— BEGIN Given data —

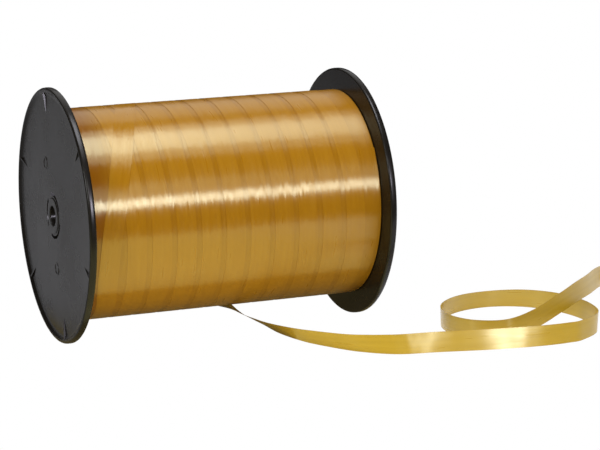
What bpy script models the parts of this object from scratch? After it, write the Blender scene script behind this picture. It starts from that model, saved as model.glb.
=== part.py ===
"""A black plastic spool of gold curling ribbon, with the ribbon's free end lying beside it.

Metres, +Z up. The spool lies on its two flanges with its axis along X, and the origin is on the
ground under the spool's middle. Left is -X. The ribbon comes off the underside of the winding
and stands on its edge on the ground, in one loop that passes over itself.

The spool is two moulded flanges, a drum between them that carries the ribbon, and a centre
tube. A spigot on each flange plugs into the centre tube, and a ring rib on each flange
centres the drum. An axle or peg passes through the bores of the spigots.
"""

import math

import bmesh
import bpy
from mathutils import Vector

# Driving dimensions.
FLANGE_RADIUS = 0.0625
SPOOL_LENGTH = 0.1558
WOUND_RADIUS = 0.0520
DRUM_RADIUS = 0.0365
BORE_RADIUS = 0.005
RIBBON_WIDTH = 0.010

# Walls and clearances.
FLANGE_EDGE = 0.0035
DISC_WALL = 0.0021
LIP_WALL = 0.0017
DRUM_WALL = 0.0018
TUBE_WALL = 0.0017
CLEARANCE = 0.0003
EDGE_BREAK = 0.0007
LIP_FILLET = 0.0010
TAIL_THICKNESS = 0.0006

# The flange's hub: a spigot inside, a low boss outside, and three slots round it. The disc's
# outer face is a shallow cone, which rises from the lip to the hub.
HUB_RADIUS = 0.014
HUB_RISE = 0.0009
SPIGOT_RADIUS = 0.009
SPIGOT_LENGTH = 0.012
BOSS_RISE = 0.0004
SLOT_RADII = (0.0098, 0.0113)
BRIDGE_ANGLES = (5, 126, 234)
BRIDGE_WIDTH = 30

# The ring rib that centres the drum, and the fins that brace the lip.
RIB_WALL = 0.0016
RIB_HEIGHT = 0.003
FIN_COUNT = 6
FIRST_FIN = 43
FIN_LENGTH = 0.013
FIN_THICKNESS = 0.001

HALF_LENGTH = SPOOL_LENGTH / 2
INNER_FACE = HALF_LENGTH - FLANGE_EDGE
DISC_FACE = INNER_FACE + DISC_WALL
HUB_FACE = DISC_FACE + HUB_RISE
LIP_RADIUS = FLANGE_RADIUS - LIP_WALL
FLANGE_STEPS = 72
TUBE_STEPS = 48

# The free end of the ribbon, from the winding to the cut. Each row is a point of its middle
# line on the ground plan, the height of its lower edge, and its roll: 0 degrees is flat, with
# the winding's outer face down, and 90 is on edge. Metres and degrees.
TAIL_ROUTE = (
    (0.0090, 0.0080, 0.0092, 0),
    (0.0090, 0.0010, 0.0089, 3),
    (0.0098, -0.0065, 0.0078, 14),
    (0.0122, -0.0140, 0.0061, 27),
    (0.0152, -0.0200, 0.0047, 28),
    (0.0186, -0.0260, 0.0032, 32),
    (0.0240, -0.0373, 0.0009, 43),
    (0.0330, -0.0545, 0.0000, 55),
    (0.0460, -0.0722, 0.0000, 66),
    (0.0555, -0.0805, 0.0000, 76),
    (0.0645, -0.0857, 0.0000, 86),
    (0.0710, -0.0878, 0.0000, 92),
    (0.0775, -0.0888, 0.0000, 96),
    (0.0850, -0.0898, 0.0000, 99),
    (0.0930, -0.0913, 0.0000, 101),
    (0.1015, -0.0932, 0.0000, 102),
    (0.1100, -0.0950, 0.0000, 103),
    (0.1180, -0.0964, 0.0000, 104),
    (0.1255, -0.0975, 0.0000, 104),
    (0.1330, -0.0985, 0.0000, 103),
    (0.1430, -0.0994, 0.0000, 101),
    (0.1530, -0.0994, 0.0000, 98),
    (0.1620, -0.0978, 0.0000, 95),
    (0.1765, -0.0871, 0.0000, 88),
    (0.1805, -0.0680, 0.0000, 86),
    (0.1755, -0.0485, 0.0000, 92),
    (0.1625, -0.0335, 0.0000, 102),
    (0.1440, -0.0275, 0.0000, 108),
    (0.1250, -0.0315, 0.0000, 102),
    (0.1105, -0.0445, 0.0000, 90),
    (0.1060, -0.0605, 0.0000, 84),
    (0.1120, -0.0755, 0.0000, 84),
    (0.1270, -0.0840, 0.0006, 86),
    (0.1435, -0.0825, 0.0036, 90),
    (0.1605, -0.0770, 0.0086, 94),
    (0.1730, -0.0700, 0.0112, 98),
    (0.1860, -0.0590, 0.0113, 102),
    (0.1990, -0.0450, 0.0103, 104),
    (0.2120, -0.0310, 0.0072, 100),
    (0.2270, -0.0200, 0.0029, 94),
    (0.2460, -0.0130, 0.0000, 90),
)
TAIL_STEPS = 3


def clear_scene():
    for obj in list(bpy.data.objects):
        bpy.data.objects.remove(obj)


def plastic(name, colour, roughness):
    material = bpy.data.materials.new(name)
    material.use_nodes = True
    shader = material.node_tree.nodes["Principled BSDF"]
    shader.inputs["Base Color"].default_value = (*colour, 1.0)
    shader.inputs["Roughness"].default_value = roughness
    shader.inputs["Metallic"].default_value = 0.0
    return material


def object_from(name, bm, material, height=0.0):
    """The bmesh as an object at this height, with its faces turned outwards."""
    bmesh.ops.recalc_face_normals(bm, faces=bm.faces)
    mesh = bpy.data.meshes.new(name)
    bm.to_mesh(mesh)
    bm.free()
    mesh.shade_smooth()
    mesh.set_sharp_from_angle(angle=math.radians(30))
    obj = bpy.data.objects.new(name, mesh)
    obj.location.z = height
    if material is not None:
        mesh.materials.append(material)
    bpy.context.scene.collection.objects.link(obj)
    return obj


def bridge_rings(bm, rings, closed):
    """Faces between rings of corners, and end caps where the last ring doesn't meet the first."""
    following = rings[1:] + rings[:1] if closed else rings[1:]
    for ring, after in zip(rings, following):
        for j in range(len(ring)):
            k = (j + 1) % len(ring)
            bm.faces.new((ring[j], ring[k], after[k], after[j]))
    if not closed:
        bm.faces.new(rings[0])
        bm.faces.new(rings[-1][::-1])


def turn(bm, outline, steps, start=0.0, sweep=360.0):
    """Turns a closed outline of (x, radius) corners about X. Degrees run from -Y up to +Z."""
    closed = sweep == 360.0
    rings = []
    for i in range(steps if closed else steps + 1):
        angle = math.radians(start + sweep * i / steps)
        across, up = -math.cos(angle), math.sin(angle)
        rings.append([bm.verts.new((x, r * across, r * up)) for x, r in outline])
    bridge_rings(bm, rings, closed)


def full_turn(name, outline, steps, material):
    """A ring with a flat facet at its lowest point, on the spool's axis."""
    bm = bmesh.new()
    turn(bm, outline, steps, start=180.0 / steps)
    return object_from(name, bm, material, FLANGE_RADIUS)


def flange_outline(side):
    """The flange's half section. The rim's facets touch the flange's true radius."""
    rim = FLANGE_RADIUS / math.cos(math.pi / FLANGE_STEPS)
    rib_outer = DRUM_RADIUS - DRUM_WALL - CLEARANCE
    boss = HUB_FACE + BOSS_RISE
    inwards = (
        (INNER_FACE - SPIGOT_LENGTH, BORE_RADIUS),
        (boss, BORE_RADIUS),
        (boss, SPIGOT_RADIUS - BOSS_RISE),
        (HUB_FACE, SPIGOT_RADIUS),
        (HUB_FACE, HUB_RADIUS),
        (DISC_FACE, LIP_RADIUS - LIP_FILLET),
        (DISC_FACE + LIP_FILLET, LIP_RADIUS),
        (HALF_LENGTH, LIP_RADIUS),
        (HALF_LENGTH, rim - EDGE_BREAK),
        (HALF_LENGTH - EDGE_BREAK, rim),
        (INNER_FACE + EDGE_BREAK, rim),
        (INNER_FACE, rim - EDGE_BREAK),
        (INNER_FACE, rib_outer),
        (INNER_FACE - RIB_HEIGHT, rib_outer),
        (INNER_FACE - RIB_HEIGHT, rib_outer - RIB_WALL),
        (INNER_FACE, rib_outer - RIB_WALL),
        (INNER_FACE, SPIGOT_RADIUS),
        (INNER_FACE - SPIGOT_LENGTH, SPIGOT_RADIUS),
    )
    return [(side * x, r) for x, r in inwards]


def helper(name, bm):
    """A hidden body for a Boolean, on the spool's axis."""
    obj = object_from(name, bm, None, FLANGE_RADIUS)
    obj.hide_render = True
    obj.display_type = "WIRE"
    return obj


def slot_cutters(name, side):
    """Three arcs through the disc, which leave three bridges between them."""
    bm = bmesh.new()
    ends = (side * (INNER_FACE - CLEARANCE), side * (HUB_FACE + CLEARANCE))
    outline = [(x, r) for x, r in zip((*ends, *ends[::-1]), sorted(SLOT_RADII * 2))]
    for this, following in zip(BRIDGE_ANGLES, BRIDGE_ANGLES[1:] + BRIDGE_ANGLES[:1]):
        start = this + BRIDGE_WIDTH / 2
        sweep = (following - this) % 360 - BRIDGE_WIDTH
        turn(bm, outline, 12, start, sweep)
    return helper(name, bm)


def fins(name, side):
    """Triangular fins in the corner between the disc and the lip, sunk a little into both."""
    bm = bmesh.new()
    sunk = LIP_WALL / 2
    corners = (
        (side * (DISC_FACE - sunk), LIP_RADIUS + sunk),
        (side * (HALF_LENGTH - CLEARANCE), LIP_RADIUS + sunk),
        (side * (HALF_LENGTH - CLEARANCE), LIP_RADIUS - FIN_THICKNESS),
        (side * DISC_FACE, LIP_RADIUS - FIN_LENGTH),
        (side * (DISC_FACE - sunk), LIP_RADIUS - FIN_LENGTH),
    )
    for i in range(FIN_COUNT):
        angle = math.radians(FIRST_FIN + 360 * i / FIN_COUNT)
        outwards = Vector((0, -math.cos(angle), math.sin(angle)))
        sideways = Vector((0, math.sin(angle), math.cos(angle))) * FIN_THICKNESS / 2
        rings = [
            [bm.verts.new(Vector((x, 0, 0)) + outwards * r + offset) for x, r in corners]
            for offset in (-sideways, sideways)
        ]
        bridge_rings(bm, rings, closed=False)
    return helper(name, bm)


def combine(obj, other, operation):
    modifier = obj.modifiers.new(other.name, "BOOLEAN")
    modifier.operation = operation
    modifier.object = other


def flange(name, side, material):
    obj = full_turn(name, flange_outline(side), FLANGE_STEPS, material)
    combine(obj, fins(name + "_fins", side), "UNION")
    combine(obj, slot_cutters(name + "_slot_cutters", side), "DIFFERENCE")
    return obj


def tube(name, inner, outer, steps, material):
    """A plain tube that fills the space between the flanges, less the clearance."""
    end = INNER_FACE - CLEARANCE
    outline = [(-end, inner), (end, inner), (end, outer), (-end, outer)]
    return full_turn(name, outline, steps, material)


def winding(material):
    """The wound ribbon as one thick ring, a little rounded at its two shoulders."""
    end = INNER_FACE - CLEARANCE
    inner = DRUM_RADIUS + CLEARANCE
    shoulder = WOUND_RADIUS - EDGE_BREAK
    outline = [
        (-end, inner),
        (end, inner),
        (end, shoulder),
        (end - 3 * EDGE_BREAK, WOUND_RADIUS),
        (-end + 3 * EDGE_BREAK, WOUND_RADIUS),
        (-end, shoulder),
    ]
    return full_turn("ribbon_winding", outline, FLANGE_STEPS, material)


def smooth_route(rows, steps):
    """Catmull-Rom points through the rows, which may hold any number of values each."""
    first = [2 * a - b for a, b in zip(rows[0], rows[1])]
    last = [2 * a - b for a, b in zip(rows[-1], rows[-2])]
    padded = [first, *rows, last]
    points = []
    for p0, p1, p2, p3 in zip(padded, padded[1:], padded[2:], padded[3:]):
        for i in range(steps):
            t = i / steps
            points.append([
                (2 * b + (c - a) * t + (2 * a - 5 * b + 4 * c - d) * t**2
                 + (3 * (b - c) + d - a) * t**3) / 2
                for a, b, c, d in zip(p0, p1, p2, p3)
            ])
    points.append(rows[-1])
    return points


def tail_sections():
    """(middle, half width, half thickness) vectors along the free end, in metres."""
    points = smooth_route(TAIL_ROUTE, TAIL_STEPS)
    middles, rolls = [], []
    for x, y, rise, roll in points:
        rolls.append(math.radians(roll))
        half_height = RIBBON_WIDTH / 2 * math.sin(rolls[-1])
        middles.append(Vector((x, y, max(rise, 0) + half_height + CLEARANCE)))
    sections = []
    for i, (middle, roll) in enumerate(zip(middles, rolls)):
        along = middles[min(i + 1, len(middles) - 1)] - middles[max(i - 1, 0)]
        level = Vector((-along.y, along.x, 0)).normalized()
        down = level.cross(along).normalized()
        if down.z > 0:
            down.negate()
        width = level * math.cos(roll) + down * math.sin(roll)
        face = width.cross(along).normalized()
        sections.append((middle, width * RIBBON_WIDTH / 2, face * TAIL_THICKNESS / 2))
    return sections


def tail(material):
    bm = bmesh.new()
    rings = []
    for middle, width, face in tail_sections():
        corners = (width + face, width - face, -width - face, -width + face)
        rings.append([bm.verts.new(middle + corner) for corner in corners])
    bridge_rings(bm, rings, closed=False)
    return object_from("ribbon_tail", bm, material)


def main():
    clear_scene()
    black = plastic("black_plastic", (0.035, 0.034, 0.033), 0.38)
    grey = plastic("core_plastic", (0.05, 0.05, 0.05), 0.5)
    gold = plastic("gold_ribbon", (0.55, 0.33, 0.06), 0.3)
    flange("flange_left", -1, black)
    flange("flange_right", 1, black)
    tube("centre_tube", SPIGOT_RADIUS + CLEARANCE, SPIGOT_RADIUS + CLEARANCE + TUBE_WALL, TUBE_STEPS, grey)
    tube("winding_drum", DRUM_RADIUS - DRUM_WALL, DRUM_RADIUS, FLANGE_STEPS, grey)
    winding(gold)
    tail(gold)


main()
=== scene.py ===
"""The looks of the spool of gold curling ribbon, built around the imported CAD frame.

Metres, +Z up, the spool's axis along X. Left is -X. An angle round the spool is 0 degrees
towards -Y, the camera's side, and 90 degrees straight up.
"""

import math

import bmesh
import bpy
import numpy as np
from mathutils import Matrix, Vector

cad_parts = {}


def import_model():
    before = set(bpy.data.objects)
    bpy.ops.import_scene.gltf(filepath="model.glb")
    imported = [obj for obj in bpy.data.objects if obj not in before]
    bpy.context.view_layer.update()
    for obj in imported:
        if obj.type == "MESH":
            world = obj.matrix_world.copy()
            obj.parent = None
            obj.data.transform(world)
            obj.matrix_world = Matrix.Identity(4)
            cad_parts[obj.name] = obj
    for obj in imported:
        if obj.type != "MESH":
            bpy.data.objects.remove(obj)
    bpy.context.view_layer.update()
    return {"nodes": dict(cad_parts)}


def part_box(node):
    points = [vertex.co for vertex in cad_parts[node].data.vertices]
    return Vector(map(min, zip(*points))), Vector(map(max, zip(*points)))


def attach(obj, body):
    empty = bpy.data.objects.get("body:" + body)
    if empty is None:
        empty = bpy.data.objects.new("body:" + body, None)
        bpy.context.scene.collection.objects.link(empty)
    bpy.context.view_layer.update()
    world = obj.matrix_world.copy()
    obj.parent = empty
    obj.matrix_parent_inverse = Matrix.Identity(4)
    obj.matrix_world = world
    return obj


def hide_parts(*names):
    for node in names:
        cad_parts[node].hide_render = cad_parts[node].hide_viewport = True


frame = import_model()

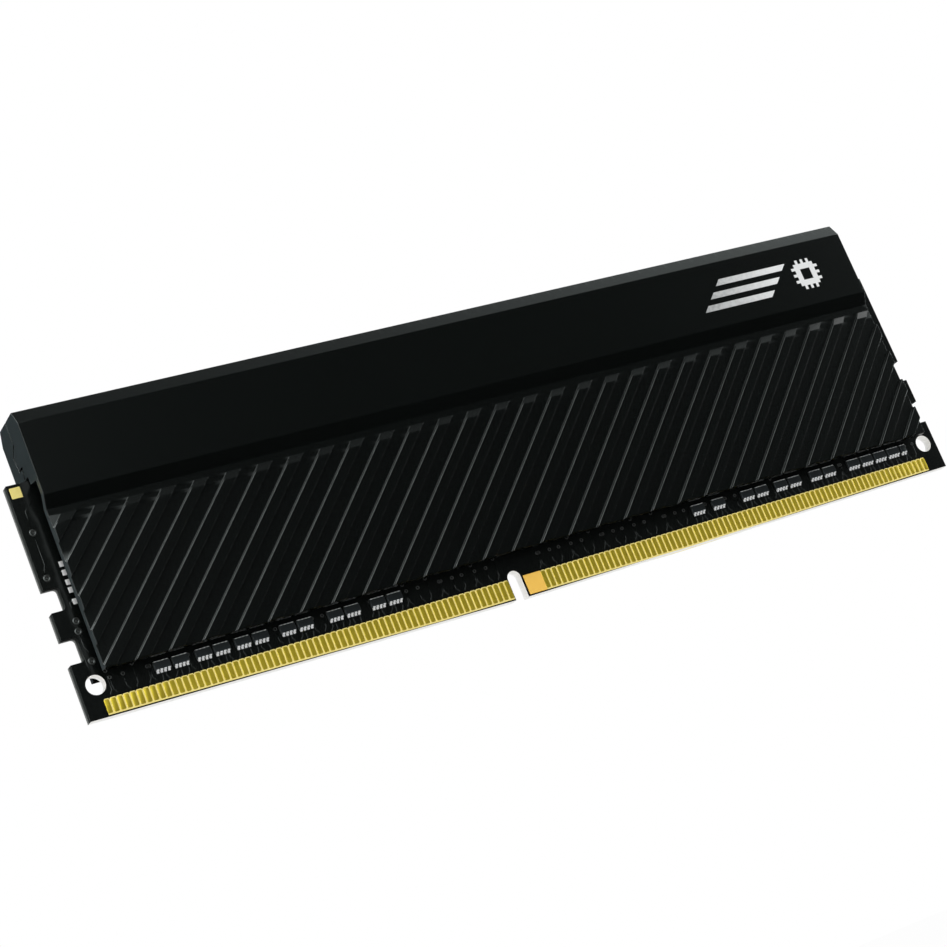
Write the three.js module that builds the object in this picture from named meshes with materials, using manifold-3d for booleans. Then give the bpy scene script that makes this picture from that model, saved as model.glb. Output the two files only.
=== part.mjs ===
// Desktop memory module: a card with gold edge contacts on both faces, memory chips, thermal pads
// and a two-shell black aluminium heat spreader with diagonal ribs.
// Millimetres. +X runs along the card, +Z points away from the socket, and the front faces -Y.
// The origin is the middle of the card's bottom edge, where it stands in its socket.
import * as THREE from 'three';
import { mergeVertices } from 'three/addons/utils/BufferGeometryUtils.js';
import Module from 'manifold-3d';

const wasm = await Module();
wasm.setup();

const FRONT = -1;
const REAR = 1;
const CURVE_SEGMENTS = 12;

// Card: the standard outline of a 133.35 mm desktop module.
const CARD_LENGTH = 133.35;
const CARD_HEIGHT = 31.25;
const CARD_THICKNESS = 1.4;
const HALF_LENGTH = CARD_LENGTH / 2;
const CARD_FACE = CARD_THICKNESS / 2;
// The bottom edge is lowest in the middle, between two knees, and rises in a straight line to each end.
const KNEE_LEFT = -18.8;
const KNEE_RIGHT = 20.1;
const END_RISE = 0.71;
const KEY_CENTRE = -6.53;
const KEY_WIDTH = 1.95;
const KEY_HEIGHT = 3.86;
const LATCH_DEPTH = 1.9;
const LATCH_LOWER = { bottom: 7.9, top: 11.1 };
const LATCH_UPPER = { bottom: 14.6, top: 17.6 };
const LATCH_CORNER = 0.6;
const HOLE_RADIUS = 1.25;
const HOLE_X = HALF_LENGTH - 2.1;
const HOLE_Z = 4.8;

// Edge contacts: a thin plated strip with raised fingers on it.
const CONTACT_PITCH = 0.85;
const CONTACT_WIDTH = 0.6;
const CONTACT_TOP = 2.85;
const FINGER_MARGIN = 0.3;
const PLATING_MARGIN = 0.06;
const PLATING_THICKNESS = 0.05;
const FINGER_THICKNESS = 0.1;
const LEFT_ROW = { first: -HALF_LENGTH + 2.35, count: 67 };
const RIGHT_ROW = { first: KEY_CENTRE + KEY_WIDTH / 2 + 2.98, count: 78 };
const WIDE_CONTACT_GAP = 0.28;

// Chips under the spreader.
const CHIP = { width: 8, depth: 1.05, height: 12, bottom: 9.6 };
const CHIP_PITCH = 14;
const CHIPS_EACH_SIDE = 4;
const HUB_CHIP = { width: 3, depth: 0.6, height: 2, z: 24.5 };
const PAD_LENGTH = 104;
const PAD_HEIGHT = 13;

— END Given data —

→ What is being asked
Transcribe the lines above from the one with "Write the three.js" through the one with "wasm.setup();". Include both ends and leave out every other line.

→ Complete output
Write the three.js module that builds the object in this picture from named meshes with materials, using manifold-3d for booleans. Then give the bpy scene script that makes this picture from that model, saved as model.glb. Output the two files only.
=== part.mjs ===
// Desktop memory module: a card with gold edge contacts on both faces, memory chips, thermal pads
// and a two-shell black aluminium heat spreader with diagonal ribs.
// Millimetres. +X runs along the card, +Z points away from the socket, and the front faces -Y.
// The origin is the middle of the card's bottom edge, where it stands in its socket.
import * as THREE from 'three';
import { mergeVertices } from 'three/addons/utils/BufferGeometryUtils.js';
import Module from 'manifold-3d';

const wasm = await Module();
wasm.setup();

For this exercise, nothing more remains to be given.